Lalu dikumpulkan lagi ke pengepul dan dibeli dengan harga Rp 25 ribu per kilonya. Setiap hari diungkapkan La Mamma, ia bisa konsisten mendapatkan ikan 10 kilogram hingga 20 kilogram.
Seakan tak meragukan lagi rezeki Illahi, La Mamma tetap percaya diri untuk mengambil ikan di laut yang kala itu melimpah. Namun, berjalannya waktu La Mamma memilih untuk berhenti saja menjadi nelayan.
"Tidak ada mi juga ikan," katanya.
Perlahan hasil tangkapannya berkurang, yang dulunya melimpah ruah kini La Mamma sudah bersyukur jika mendapatkan lima ekor ikan.
"Itu hanya untuk di makan saja," tuturnya sambil tertawa.
Sama halnya seperti La Mamma, Kepala Dusun II Januda juga merasakan nasib yang sama. Lansia 56 tahun ini, mengungkapkan bahwa dulunya mencari ikan adalah mata pencaharian utamanya.
Tak ada hari, tanpa pergi melaut dan mengambil ikan untuk dijual lalu disantap lezat oleh keluarganya.
Namun kini, ia berhenti melaut. Karena baginya, modal untuk menjadi nelayan lebih besar ketimbang hasil yang didapatkannya.

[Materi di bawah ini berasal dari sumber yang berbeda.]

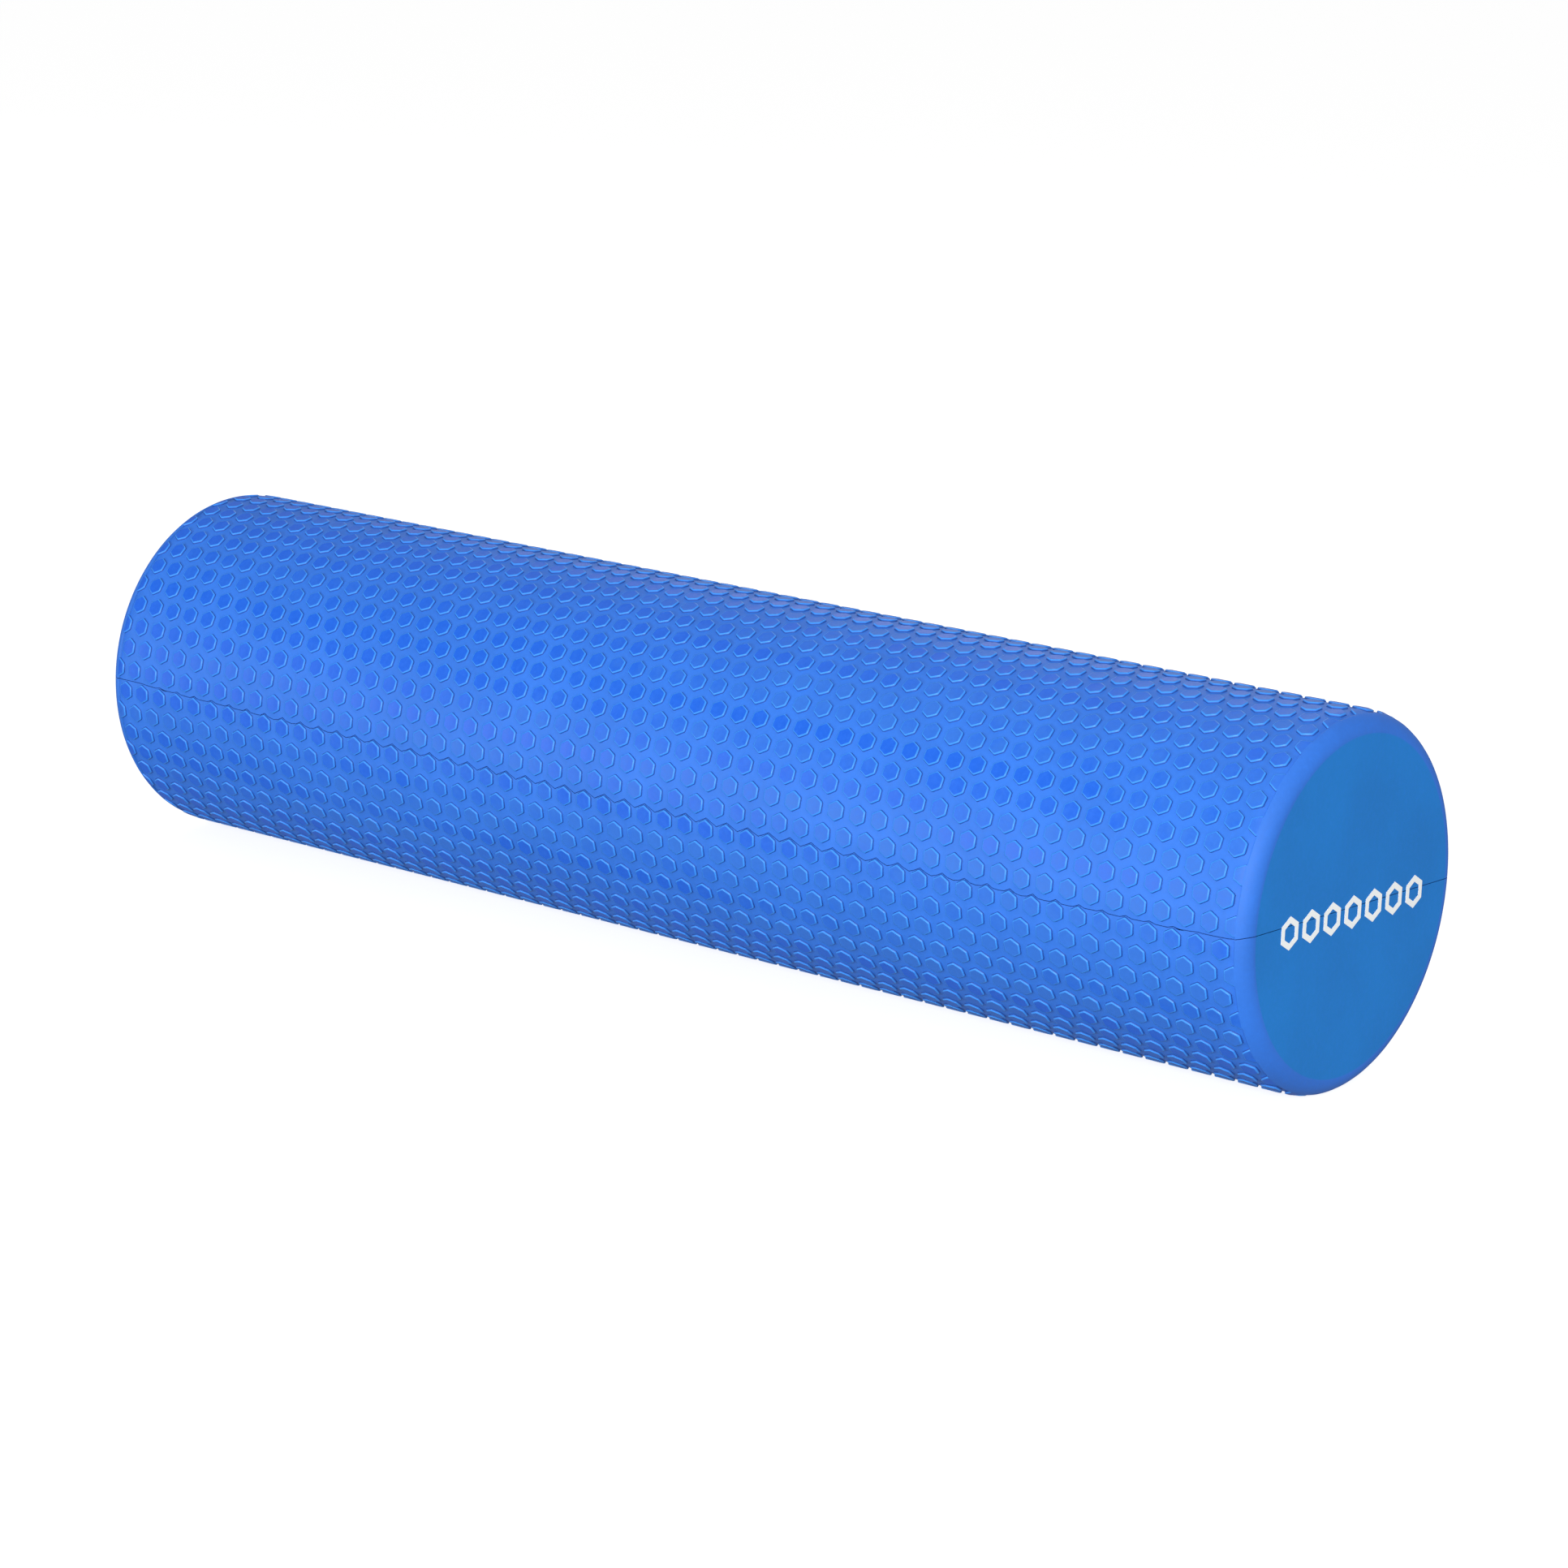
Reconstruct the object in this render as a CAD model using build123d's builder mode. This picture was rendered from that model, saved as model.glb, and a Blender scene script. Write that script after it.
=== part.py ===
"""Solid foam massage roller, made of two half-round mouldings bonded on a diametral plane.

Frame: +X runs along the roller's axis to the printed end, +Z is up, and the origin is the
roller's centre. The bond plane is Z = 0. Sizes are in millimetres.
"""

from build123d import *
import os

# Driving dimensions
ROLLER_DIAMETER = 150.0  # over the tops of the moulded pads
ROLLER_LENGTH = 600.0  # between the two flat end faces
EDGE_RADIUS = 8.0  # rounding from the side into each end face

BOND_THICKNESS = 0.3  # cured glue between the two mouldings
BOND_SIDE_INSET = 2.3  # the glue stops just below the grooves between the pads
BOND_END_INSET = 0.5  # and just inside each end face

PRINT_RINGS = 7  # plain hexagon outlines, in a row along the bond line
PRINT_PITCH = 14.6
PRINT_CIRCUMRADIUS = 6.6
PRINT_STROKE = 2.3  # width of the printed line, measured across a hexagon's side
PRINT_DROP = 2.0  # how far the row's middle lies below the bond line
INK_THICKNESS = 0.15

# Worked out from them
ROLLER_RADIUS = ROLLER_DIAMETER / 2
HALF_LENGTH = ROLLER_LENGTH / 2
HALF_BOND = BOND_THICKNESS / 2
APOTHEM_RATIO = 3**0.5 / 2  # a hexagon's side distance over its corner distance
PRINT_HOLE_CIRCUMRADIUS = PRINT_CIRCUMRADIUS - PRINT_STROKE / APOTHEM_RATIO


def roller_profile():
    """Half of the roller's lengthwise section, from the axis out to the side, edges rounded."""
    with BuildSketch(Plane.XZ) as profile:
        with Locations((0, ROLLER_RADIUS / 2)):
            Rectangle(ROLLER_LENGTH, ROLLER_RADIUS)
        outer_corners = profile.vertices().group_by(Axis.Z)[-1]
        fillet(outer_corners, EDGE_RADIUS)
    return profile.sketch


def save(piece, name):
    """Label a finished piece and write it as its own STEP file."""
    piece.part.label = name
    export_step(piece.part, f"parts/{name}.step")


os.makedirs("parts", exist_ok=True)

# Upper half-round moulding, from the top of the glue film to the crown
with BuildPart() as upper_half:
    revolve(roller_profile(), axis=Axis.X)
    split(bisect_by=Plane.XY.offset(HALF_BOND), keep=Keep.TOP)
save(upper_half, "upper_half")

# Lower half-round moulding, which is the same moulding turned over
with BuildPart() as lower_half:
    revolve(roller_profile(), axis=Axis.X)
    split(bisect_by=Plane.XY.offset(-HALF_BOND), keep=Keep.BOTTOM)
save(lower_half, "lower_half")

# Glue film that fills the bond plane, with the outline of the roller's lengthwise section
with BuildPart() as bond_film:
    with BuildSketch(Plane.XY):
        RectangleRounded(
            ROLLER_LENGTH - 2 * BOND_END_INSET,
            ROLLER_DIAMETER - 2 * BOND_SIDE_INSET,
            EDGE_RADIUS,
        )
    extrude(amount=HALF_BOND, both=True)
save(bond_film, "bond_film")

# Ink printed on the end face at +X: a row of hexagon outlines, each a separate patch of ink
with BuildPart() as end_print:
    with BuildSketch(Plane.YZ.offset(HALF_LENGTH)):
        with Locations((0, -PRINT_DROP)):
            with GridLocations(PRINT_PITCH, 0, PRINT_RINGS, 1):
                RegularPolygon(PRINT_CIRCUMRADIUS, 6, rotation=30)
                RegularPolygon(PRINT_HOLE_CIRCUMRADIUS, 6, rotation=30, mode=Mode.SUBTRACT)
    extrude(amount=INK_THICKNESS)
save(end_print, "end_print")
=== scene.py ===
"""Foam massage roller: the looks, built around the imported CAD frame.

Two half-round foam mouldings carry rows of raised hexagonal pads on a recessed net. Both halves
come out of one mould, so the lower one is the upper one turned over about the roller's axis. Shapes
are worked out in millimetres in the roller's frame, with X along the axis, and made in metres.
"""

import cmath
import math
import random

import bmesh
import bpy
import numpy as np
from bpy.props import FloatProperty, FloatVectorProperty, IntProperty, PointerProperty
from mathutils import Euler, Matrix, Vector


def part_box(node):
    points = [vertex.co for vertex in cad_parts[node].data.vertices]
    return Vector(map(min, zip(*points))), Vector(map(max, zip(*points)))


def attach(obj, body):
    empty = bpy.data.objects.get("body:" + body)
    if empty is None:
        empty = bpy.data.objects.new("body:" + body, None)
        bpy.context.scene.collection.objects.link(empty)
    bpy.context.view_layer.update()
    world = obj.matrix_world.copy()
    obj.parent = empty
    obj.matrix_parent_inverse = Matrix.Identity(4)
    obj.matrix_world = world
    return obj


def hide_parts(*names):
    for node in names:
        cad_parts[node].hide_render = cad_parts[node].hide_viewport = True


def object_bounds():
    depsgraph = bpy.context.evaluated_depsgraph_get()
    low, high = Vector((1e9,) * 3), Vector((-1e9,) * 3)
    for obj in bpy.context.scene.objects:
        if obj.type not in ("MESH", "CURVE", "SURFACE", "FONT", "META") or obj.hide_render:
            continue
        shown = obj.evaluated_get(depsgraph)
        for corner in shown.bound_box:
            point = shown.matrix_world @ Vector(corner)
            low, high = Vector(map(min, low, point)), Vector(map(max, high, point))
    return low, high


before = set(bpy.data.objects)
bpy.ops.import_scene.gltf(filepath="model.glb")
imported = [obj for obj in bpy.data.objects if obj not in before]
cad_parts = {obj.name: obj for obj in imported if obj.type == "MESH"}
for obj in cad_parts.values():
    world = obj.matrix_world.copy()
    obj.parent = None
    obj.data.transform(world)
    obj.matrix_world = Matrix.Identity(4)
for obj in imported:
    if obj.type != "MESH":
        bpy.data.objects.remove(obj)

CAD_LOW, CAD_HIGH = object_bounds()
HALF_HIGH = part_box("upper_half")[1]

bl_info = {
    "name": "Foam roller looks",
    "version": (1, 0, 0),
    "blender": (4, 5, 0),
    "location": "View3D > Sidebar > Roller",
    "description": "Builds the padded foam halves, their bond line, the end print and the stage",
    "category": "Object",
}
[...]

"Paling mahal itu bensin dibeli, apalagi kalau sudah keluar jauh dari sini (Desa Boedingi) pasti lebih mahal lagi dan banyak BBM dibeli," jelasnya saat ditemui TribunnewsSultra.com.
Baca juga: Penghasilan Nelayan di Kendari Turun Imbas BBM Naik, Sebut Sulit Dapat Solar hingga Banyak Calo
"Untung kalau pulang dapat banyak ikan, tapi sudah tidak seperti dulu mi lagi," jelasnya.
Lebih baik bagi Januda saat ini untuk tidak menggantungkan nafkahnya dengan menjadi nelayan. Secara tidak langsung, kini ia sudah kehilangan mata pencaharian utamanya sebagai nelayan.
Meski demikian, sesekali untuk mencukupi biaya hidup, sejumlah warga yang menganggur akan menjadi buruh pasir.
Bagaimana tidak, warga kehilangan mata pencaharian akibat musnahnya ekosistem laut yang ada di perairan Teluk Lasolo utamanya dekat dengan Desa Boedingi. Hal ini diduga karena sedimentasi ore nikel yang jatuh ke laut, menyebabkan ikan kehilangan rumahnya dan pergi jauh dari Boedingi.
Wanita di Boedingi
Seorang ibu yang enggan disebutkan namanya menuturkan keseharian di Desa Boedingi pada dasarnya sama seperti kehidupan manusia lainnya. Hanya saja sebagai masyarakat Suku Bajo yang hidup bergantung pada laut, kondisi saat ini cukup bertolak belakang seperti awal dirinya menempati Desa Boedingi. Bahkan untuk mengambil sendok besi yang jatuh ke laut dari sela-sela lantai rumah, rasanya saja sudah malas.